Common mistakes when using a low bay lighting calculator
- Ignoring uniformity: Lux averages alone are not enough for task quality and comfort.
- Using nominal lumens only: Always account for optical losses and maintenance decline.
- Missing controls strategy: Occupancy and scheduling often define final energy outcome.
- Assuming one tariff forever: Recalculate with current and forecasted rates.
- No commissioning plan: Poor aiming and configuration can erase expected savings.
From calculator output to deliverable specification
Once your initial output looks credible, move to a full design and procurement workflow. Start with a site survey capturing dimensions, obstructions, mounting points, and reflectance assumptions. Then run a photometric simulation to check maintained lux, uniformity, and glare by zone. Validate emergency lighting interface, controls zoning, and metering approach. During tender, request product files, warranty terms, failure rates, and driver replacement strategy. Finally, commission with measured lux checks and controls verification against operating schedules.
This staged method turns a calculator estimate into a robust project brief that contractors can price accurately. It reduces variation orders, supports legal compliance, and improves confidence in predicted savings.

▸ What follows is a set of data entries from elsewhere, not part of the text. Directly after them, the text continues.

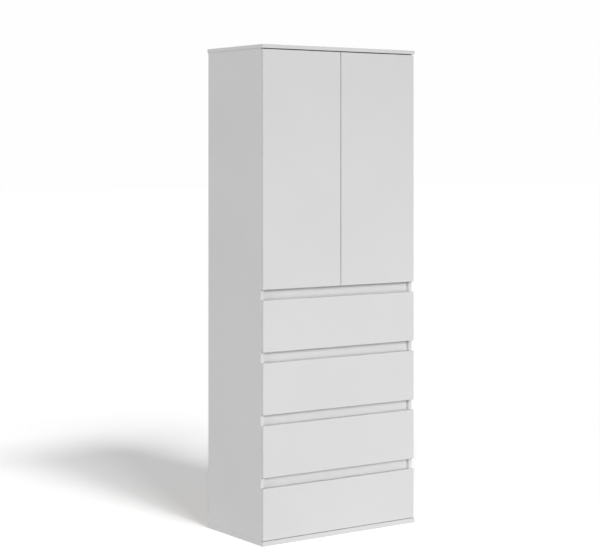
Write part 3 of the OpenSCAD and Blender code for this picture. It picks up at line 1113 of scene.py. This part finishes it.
@dataclass
class Studio:
    """The pale floor, the soft lights and the camera.

    As in the photograph, the floor's soft shadow comes from high lamps in front. Lamps
    round the furniture even out its own faces, and a weak low one lifts its lower fronts.
    """

    camera_place: Vector = Vector((-4.178, -5.901, 1.618))
    camera_yaw: float = math.radians(-34.89)
    camera_sight: float = 200.0
    lens: float = 108.65
    sensor: Span = (22.0, 36.0)
    shift_y: float = -0.2209
    floor_reach: float = 60.0
    floor_seen: Colour = grey(0.90)
    floor_bounce: Colour = grey(0.20)
    sky: float = 0.12
    backdrop: float = 0.99
    shadow_lamps: tuple[FarLamp, ...] = (
        FarLamp("shadow_lamp", turn=0.0, rise=44.0, spread=11.0, level=0.515),
        FarLamp("low_shadow_lamp", turn=-12.0, rise=38.0, spread=11.0, level=0.225),
        FarLamp("fill_lamp", turn=-35.3, rise=44.0, spread=7.0, level=0.715),
    )
    body_lamps: tuple[FarLamp, ...] = (
        FarLamp("front_lamp", turn=-2.0, rise=19.0, spread=26.0, level=0.55),
        FarLamp("left_lamp", turn=-75.0, rise=8.0, spread=14.0, level=0.28),
        FarLamp("far_left_lamp", turn=-90.0, rise=15.0, spread=16.0, level=0.22),
        FarLamp("rear_right_lamp", turn=125.0, rise=28.0, spread=20.0, level=0.35),
        FarLamp("top_lamp", turn=20.0, rise=80.0, spread=16.0, level=0.15),
    )
    low_lamp: PanelLamp = PanelLamp(
        "low_lamp",
        place=Vector((0.6, -2.9, 0.35)),
        target=Vector((0.0, 0.0, 0.3)),
        width=2.6,
        height=0.5,
        watts=13.8,
    )

    def build(self) -> None:
        """Sets the floor, the world, the lights and the camera."""
        furniture = bpy.data.collections.new("furniture")
        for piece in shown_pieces():
            furniture.objects.link(piece)
        ground = bpy.data.collections.new("ground")
        ground.objects.link(self._floor())
        for lamp in self.shadow_lamps:
            lamp.add(ground)
        for lamp in (*self.body_lamps, self.low_lamp):
            lamp.add(furniture)
        self._world()
        self._camera()
        log.info("studio: %d lamps", len(self.shadow_lamps) + len(self.body_lamps) + 1)

    def _floor(self) -> bpy.types.Object:
        """Adds the floor, which shows nearly white but throws little light back up.

        Returns:
            The floor.
        """
        reach = self.floor_reach
        mesh = bpy.data.meshes.new("studio_floor")
        corners = [(-reach, -reach, 0.0), (reach, -reach, 0.0), (reach, reach, 0.0), (-reach, reach, 0.0)]
        mesh.from_pydata(corners, [], [(0, 1, 2, 3)])
        material = bpy.data.materials.new("studio floor")
        material.use_nodes = True
        material.node_tree.nodes.clear()
        graph = Graph(material.node_tree)
        shade = graph.add("ShaderNodeBsdfDiffuse")
        graph.feed(shade.inputs["Color"], graph.mix(self._seen(graph), self.floor_bounce, self.floor_seen))
        end = graph.add("ShaderNodeOutputMaterial")
        graph.feed(end.inputs["Surface"], shade.outputs[0])
        mesh.materials.append(material)
        floor = bpy.data.objects.new("studio_floor", mesh)
        bpy.context.scene.collection.objects.link(floor)
        floor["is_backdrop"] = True
        return floor

    @staticmethod
    def _seen(graph: Graph) -> bpy.types.NodeSocket:
        """Tells rays that show the studio from rays that only light things.

        Args:
            graph: The tree that asks.

        Returns:
            1 for rays that show it, and otherwise 0.
        """
        path = graph.add("ShaderNodeLightPath").outputs
        mirrored = graph.math("MAXIMUM", path["Is Glossy Ray"], path["Is Transmission Ray"])
        return graph.math("MAXIMUM", path["Is Camera Ray"], mirrored)

    def _world(self) -> None:
        """Lights the room softly and shows it white."""
        world = bpy.data.worlds.new("studio")
        world.use_nodes = True
        world.node_tree.nodes.clear()
        graph = Graph(world.node_tree)
        lift = graph.math("MULTIPLY", self._seen(graph), self.backdrop - self.sky)
        strength = graph.math("ADD", lift, self.sky)
        shade = graph.add("ShaderNodeBackground", {"Color": grey(1.0), "Strength": strength})
        end = graph.add("ShaderNodeOutputWorld")
        graph.feed(end.inputs["Surface"], shade.outputs[0])
        bpy.context.scene.world = world

    def _camera(self) -> None:
        """Adds the camera at the photograph's viewing angle."""
        data = bpy.data.cameras.new("camera")
        data.lens = self.lens
        data.sensor_fit = "VERTICAL"
        data.sensor_width, data.sensor_height = self.sensor
        data.shift_y = self.shift_y
        data.clip_end = self.camera_sight
        camera = bpy.data.objects.new("camera", data)
        camera.location = self.camera_place
        camera.rotation_euler = (LEVEL_GAZE, 0.0, self.camera_yaw)
        bpy.context.scene.collection.objects.link(camera)
        bpy.context.scene.camera = camera


def main() -> None:
    """Builds every piece in order."""
    logging.basicConfig(level=logging.INFO, format="%(name)s: %(message)s")
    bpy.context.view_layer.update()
    bpy.context.scene.view_settings.view_transform = "Standard"
    carcass = Carcass()
    carcass.build()
    for side in Side:
        Door(side).build()
    for k in range(carcass.drawers):
        Drawer(k + 1).build()
    Studio().build()


if __name__ == "__main__":
    main()
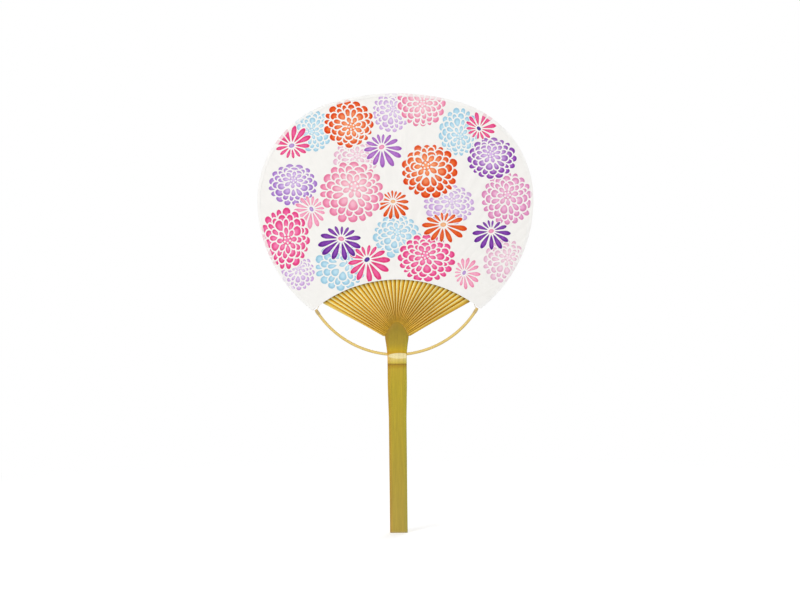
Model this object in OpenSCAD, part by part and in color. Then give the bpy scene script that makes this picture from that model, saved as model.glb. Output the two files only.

Final takeaway for UK facility teams
A low bay lighting calculator is a high-value first step for any UK industrial or commercial lighting upgrade. It quickly translates technical assumptions into financial outcomes and helps teams compare options before detailed design. The key to dependable results is disciplined input quality: realistic lux targets, sensible UF and MF values, accurate operating hours, and current electricity rates. Use the calculator to shortlist viable concepts, then validate through professional lighting design and commissioning. Done properly, low bay LED upgrades can deliver better visibility, lower risk, and meaningful long-term operating savings.